En parallèle, vous avez votre atelier d’artiste à Agde avec la Galerie de la Perle Noire…
Je me suis installée à Agde en 2014 un peu par hasard. J’avais rencontré l’adjointe à la culture de l’époque, je lui avais présenté une petite maquette d’une Marianne contemporaine que j’avais réalisée. Elle a vraiment apprécié, elle m’a dit « Il nous la faut, on vient de terminer le hall de la mairie. Vous me la faites en grand ! ». C’était une Marianne en mouvement, dynamique, inspirée de La Liberté guidant le peuple de Delacroix. Dans le même temps, j’avais réalisé une autre Marianne pour la mairie de Vergèze et je me suis dit « Pourquoi pas avoir un atelier dans le sud ? ». On m’a proposé un atelier dans le cœur de ville à condition que je joue le jeu, qu’il soit ouvert au public. C’était un peu différent pour moi, je n’avais pas l’habitude de travailler devant les visiteurs ou de recevoir du public. Au départ ça m’a un peu perturbée, il y avait des choses que je n’arrivais pas à travailler avec des gens qui venaient. Petit à petit, j’ai apprécié d’avoir le retour de mes clients sur le travail que je présentais, d’avoir cet échange avec eux. Quand on travaille avec des galeries, on n’a jamais le client final, alors que là il y a un vrai échange et une vraie complicité qui se crée.
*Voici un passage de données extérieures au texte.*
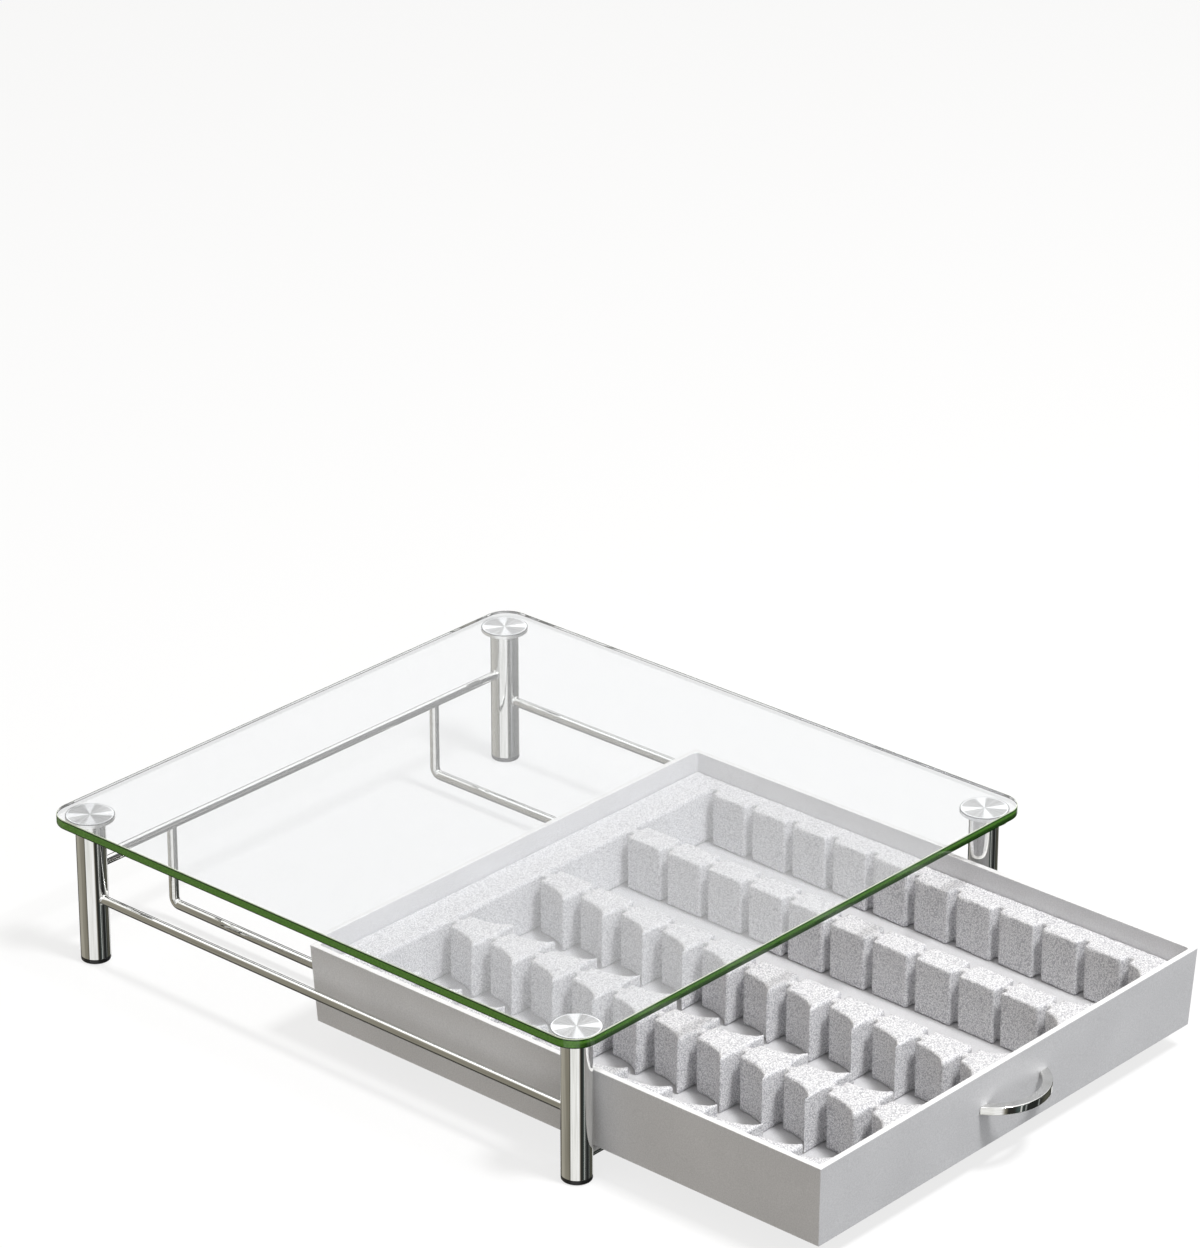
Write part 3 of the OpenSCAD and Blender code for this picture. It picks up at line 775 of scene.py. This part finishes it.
# Plain pale floor that glows a little, like a lit product table, so that shadows stay faint
floorLook = {"paper": "#FAFAFA", "lit": "#F8F8F8", "glow": 0.79, "size": 30, "sink": 0.3 * mm}
deselectAll()
bpy.ops.mesh.primitive_plane_add(size=floorLook["size"], location=(0, 0, -floorLook["sink"]))
floor = bpy.context.object
floor.name = "studioFloor"
floor.visible_glossy = floor.visible_diffuse = False
floorPaint, tree, output = newMaterial("studioFloorPaint")
paper = addNode(tree, "ShaderNodeBsdfDiffuse", {"Color": linearColor(floorLook["paper"])})
glow = addNode(tree, "ShaderNodeEmission", {"Color": linearColor(floorLook["lit"])})
mixed = addNode(tree, "ShaderNodeMixShader", {0: floorLook["glow"]},
                {1: paper.outputs[0], 2: glow.outputs[0]})
tree.links.new(mixed.outputs[0], output.inputs["Surface"])
floor.data.materials.append(floorPaint)

# Studio surround for what is mirrored: panels below and white light above a limit that varies round the
# room. What is lit sees a soft wash instead, stronger from the front and warmer from the rear
surround = {
    "edge": "#222120", "khaki": "#A6A296", "khakiMid": "#8E8A7E", "khakiDeep": "#837F73", "line": "#55534B",
    "white": "#F4F4F2", "bright": "#FFFFFF", "black": "#30302D", "grey": "#4A5452", "dark": "#2A2C2B",
    "bar": "#A4A8A6", "olive": "#56564D", "pale": "#D9D9D6",
}
studioLook = {  # heights are the upward share of a direction
    "blend": (-0.04, 0.08),  # how softly the panels end at the limit
    "deep": (-0.53, -0.75), "deepShare": 0.9,  # where they turn dark
    "ground": (-0.82, -0.9),  # and where the pale floor shows
    "shine": (1.3, 1.9),  # the white's strength, mirrored and through glass
    "veil": (0.5, 0.62),  # where a dimmed low white reaches its full strength
    "aside": (0.3, -0.954, 0),  # the side that the wash is strongest from, and its strength from either side
    "fromRear": (0.49, 0.44, 0.37, 1), "fromFront": (0.665, 0.68, 0.7, 1),
}
# Degrees round the room: 0 is in front of the object, 90 to its right
lowerStops = [  # the panels' colours
    (-150, "khaki"), (-130, "khakiMid"), (-104, "khakiDeep"), (-94, "line"), (-92, "bright"),
    (-80, "white"), (-48, "white"), (-42, "bright"), (-31, "bright"), (-24, "khakiDeep"), (-18, "black"),
    (-6, "black"), (2, "grey"), (6.6, "grey"), (7.2, "white"), (8.8, "white"), (9.4, "grey"), (15.5, "dark"),
    (18, "bar"), (20.5, "dark"), (47.5, "dark"), (50, "bar"), (52.5, "dark"), (70, "olive"), (88, "olive"),
    (97, "edge"), (103, "bright"), (116, "bright"), (122, "edge"), (162, "edge"), (180, "khaki")]
limitStops = [  # how high they reach
    (-180, 0.12), (-160, 0.14), (-152, 0.67), (-136, 0.68), (-131, 0.62), (-124, 0.12), (-20, 0.1), (20, 0.4),
    (45, 0.74), (75, 0.74), (95, 0.6), (120, 0.26), (138.5, 0.26), (140.3, 0.74), (151, 0.8), (157, 0.8),
    (160, 0.3), (163, 0.12)]
veilStops = [  # how strong the low white above them is
    (-180, 0.5), (90, 0.5), (110, 1.0), (155, 1.0), (172, 0.5), (180, 0.5)]


def byCompass(stops):  # from degrees round the room to places along a ramp
    return [((degrees + 180) / 360, color) for degrees, color in stops]


world = bpy.data.worlds.new("studio")
bpy.context.scene.world = world
world.use_nodes = True
tree = world.node_tree
tree.nodes.clear()
place = addNode(tree, "ShaderNodeTexCoord")
parts = addNode(tree, "ShaderNodeSeparateXYZ", links={0: place.outputs["Generated"]})
front = addNode(tree, "ShaderNodeMath", {"operation": "MULTIPLY", 1: -1.0}, {0: parts.outputs["Y"]})
compass = addNode(tree, "ShaderNodeMath", {"operation": "ARCTAN2"},
                  {0: parts.outputs["X"], 1: front.outputs[0]})
share = addNode(tree, "ShaderNodeMapRange", {"From Min": -math.pi, "From Max": math.pi},
                {"Value": compass.outputs[0]})
lower = addNode(tree, "ShaderNodeValToRGB", links={0: share.outputs[0]})
setStops(lower, byCompass([(degrees, linearColor(surround[word])) for degrees, word in lowerStops]))
limit = addNode(tree, "ShaderNodeValToRGB", links={0: share.outputs[0]})
setStops(limit, byCompass([(degrees, grey(value)) for degrees, value in limitStops]))
above = addNode(tree, "ShaderNodeMath", {"operation": "SUBTRACT"},
                {0: parts.outputs["Z"], 1: limit.outputs[0]})
height = addNode(tree, "ShaderNodeMapRange", {
    "interpolation_type": "SMOOTHSTEP",
    "From Min": studioLook["blend"][0], "From Max": studioLook["blend"][1]}, {"Value": above.outputs[0]})
deep = addNode(tree, "ShaderNodeMapRange", {
    "interpolation_type": "SMOOTHSTEP", "From Min": studioLook["deep"][0], "From Max": studioLook["deep"][1],
    "To Max": studioLook["deepShare"]}, {"Value": parts.outputs["Z"]})
sunk = addNode(tree, "ShaderNodeMix", {"data_type": "RGBA", 7: linearColor(surround["dark"])},
               {0: deep.outputs[0], 6: lower.outputs[0]})
under = addNode(tree, "ShaderNodeMapRange", {
    "From Min": studioLook["ground"][0], "From Max": studioLook["ground"][1]}, {"Value": parts.outputs["Z"]})
floored = addNode(tree, "ShaderNodeMix", {"data_type": "RGBA", 7: linearColor(surround["pale"])},
                  {0: under.outputs[0], 6: sunk.outputs[2]})
path = addNode(tree, "ShaderNodeLightPath")
shine = addNode(tree, "ShaderNodeMapRange", {
    "To Min": studioLook["shine"][0], "To Max": studioLook["shine"][1]},
    {"Value": path.outputs["Is Transmission Ray"]})
veil = addNode(tree, "ShaderNodeValToRGB", links={0: share.outputs[0]})
setStops(veil, byCompass([(degrees, grey(value)) for degrees, value in veilStops]))
high = addNode(tree, "ShaderNodeMapRange", {
    "From Min": studioLook["veil"][0], "From Max": studioLook["veil"][1]}, {"Value": parts.outputs["Z"]})
whole = addNode(tree, "ShaderNodeMix", {"data_type": "FLOAT", 3: 1.0},
                {0: high.outputs[0], 2: veil.outputs[0]})
white = addNode(tree, "ShaderNodeMath", {"operation": "MULTIPLY"}, {0: shine.outputs[0], 1: whole.outputs[0]})
both = addNode(tree, "ShaderNodeMix", {"data_type": "RGBA"},
               {0: height.outputs[0], 6: floored.outputs[2], 7: white.outputs[0]})
aside = addNode(tree, "ShaderNodeVectorMath", {"operation": "DOT_PRODUCT", 1: studioLook["aside"]},
                {0: place.outputs["Generated"]})
toFront = addNode(tree, "ShaderNodeMapRange", {"From Min": -1.0}, {"Value": aside.outputs["Value"]})
wash = addNode(tree, "ShaderNodeMix", {
    "data_type": "RGBA", 6: studioLook["fromRear"], 7: studioLook["fromFront"]}, {0: toFront.outputs[0]})
soft = addNode(tree, "ShaderNodeMix", {"data_type": "RGBA"},
               {0: path.outputs["Is Diffuse Ray"], 6: both.outputs[2], 7: wash.outputs[2]})
seen = addNode(tree, "ShaderNodeMix", {"data_type": "RGBA", 7: grey(1)},
               {0: path.outputs["Is Camera Ray"], 6: soft.outputs[2]})
sky = addNode(tree, "ShaderNodeBackground", {"Strength": 1.0}, {"Color": seen.outputs[2]})
addNode(tree, "ShaderNodeOutputWorld", links={"Surface": sky.outputs[0]})

# One soft key from high above the front
keyLook = {"place": (0.14, -1.3, 2.7), "aim": (0, 0, 0.05), "size": 0.5, "power": 84}
bpy.ops.object.light_add(type="AREA", location=keyLook["place"])
key = bpy.context.object
key.name = "keySoftbox"
key.data.size = keyLook["size"]
key.data.energy = keyLook["power"]
key.rotation_euler = (Vector(keyLook["place"]) - Vector(keyLook["aim"])).to_track_quat("Z", "Y").to_euler()
print("studio set")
Cette nouvelle expérience a-t-elle modifié votre regard d’artiste ?
Le fait d’avoir changé d’endroit, de région, ça m’a donné envie de faire de nouvelles démarches, comme un renouveau… Je ne sais pas comment l’expliquer. Quand on est dans une région depuis longtemps, on se dit qu’on a peut-être tout fait. Alors que là on arrive, on ne connaît personne, il faut aller se présenter parce que les gens ne vont pas venir vous chercher… Et finalement, j’aime bien aussi ce côté là, ça nourrit ma création de rencontrer des personnes qui vont me parler de leurs envies, de leurs besoins d’avoir telle ou telle œuvre… Bien sûr, je ne fais pas que ça. J’ai beaucoup d’œuvres que je crée en totale liberté. Mais il y en a certaines pour lesquelles je réponds un peu à une attente.